“Home Sweet Home” was published in 1823, with music by the English composer Henry Rowley Bishop and lyrics by the American playwright John Howard Payne. The song was written for the operetta Clari, or The Maid of Milan, which opened at Covent Garden Theatre in London on May 8, 1823. Bishop’s melody is sometimes said to have been based on a Sicilian folk tune; whether or not the Sicilian-origin claim holds, the melody achieved immediate popularity well beyond the operetta itself.
The song’s homesick lyric — “Be it ever so humble, there’s no place like home” — tapped into a universally felt emotion in the early 19th century, when transatlantic migration and military service were separating large numbers of people from their homes. Payne wrote the lyrics during a period of profound personal loneliness, and the song became one of the most popular parlor songs in Europe and the United States across the 19th century.

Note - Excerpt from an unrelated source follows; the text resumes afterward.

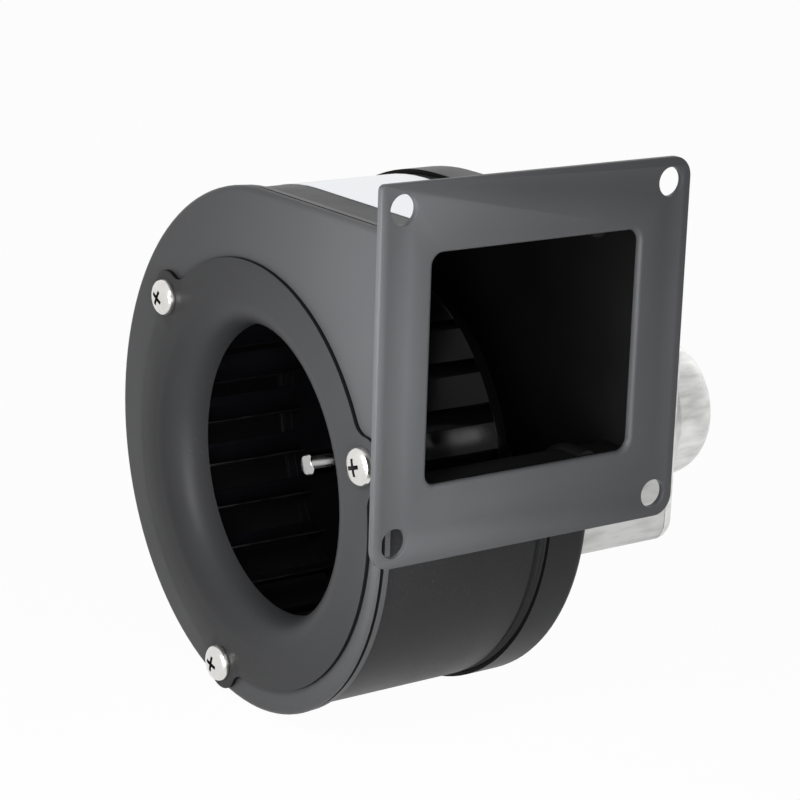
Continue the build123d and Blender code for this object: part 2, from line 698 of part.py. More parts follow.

“Home Sweet Home” crossed into the American fiddle and old-time tradition over the late 19th and 20th centuries, where it has been played as both a vocal piece and a slow instrumental. It remains a fixture in American sentimental song repertoire, regularly played at funerals, military ceremonies, and homecomings. In the bluegrass and old-time idiom it is most often heard as an instrumental feature for fiddle or mandolin, played in waltz time with the hymn-like phrasing the original 1823 setting calls for.